By the way (forgot who mentioned it) - the person who mentioned having to have power source for this version of MR forgot: if it’s after sundown, you will need a power source to read either version of MR (unless your night goggles are charged up, or unless you’re very Lincolnesque…). [swg]

Jim in Cape G.

As I understand the mechanics of the magazine industry, Ads are sold to reduce the cost to the end user (us).The same content that costs $40 with ads might cost $10 without. how many of us buy something solely based on a slick ad in a magazine? MR in e-zine could actually add content and still keep to the same size in MB.

The real bonus of a digital magazine is that it isn’t printed on paper. So adding additional content is very low in cost, as it doesn’t result in printing additional pages.
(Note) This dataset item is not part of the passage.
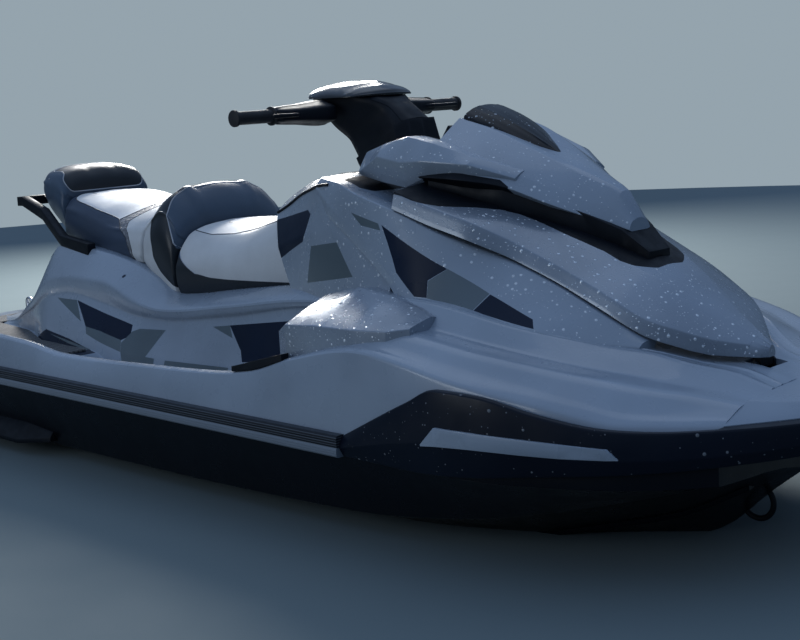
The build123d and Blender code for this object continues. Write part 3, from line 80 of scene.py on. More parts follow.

It is just data.

Since it is only data, including a bunch of colour photos to illustrate the article is no big deal. Just a little extra time to layout the pages. On paper pictures consume real estate, which means more paper is needed to include them.

You are right, the end cost of a magazine is subsidized by the ads. They have a ratio of editorial content to advertisements, which determines how big the magazine is. More pages cost more to print, and more to ship. A server to distribute the digital copy isn’t cheap either, but compared to shipping and mailing paper copies, it is a bargain.

As an experiment with that ‘other’ mag that’s electronic and free, I loaded this month’s issue to my tablet instead of reading it on my computer. While limited to the ‘standard’ PDF without the interactive 360 degree view pictures, it worked VERY well and was easily readable. Of course, it IS formatted fromt eh ground up to be in an electrinic format and is more of a landscape format than the portrait of a traditional magazine, but definitely this is a practical thing.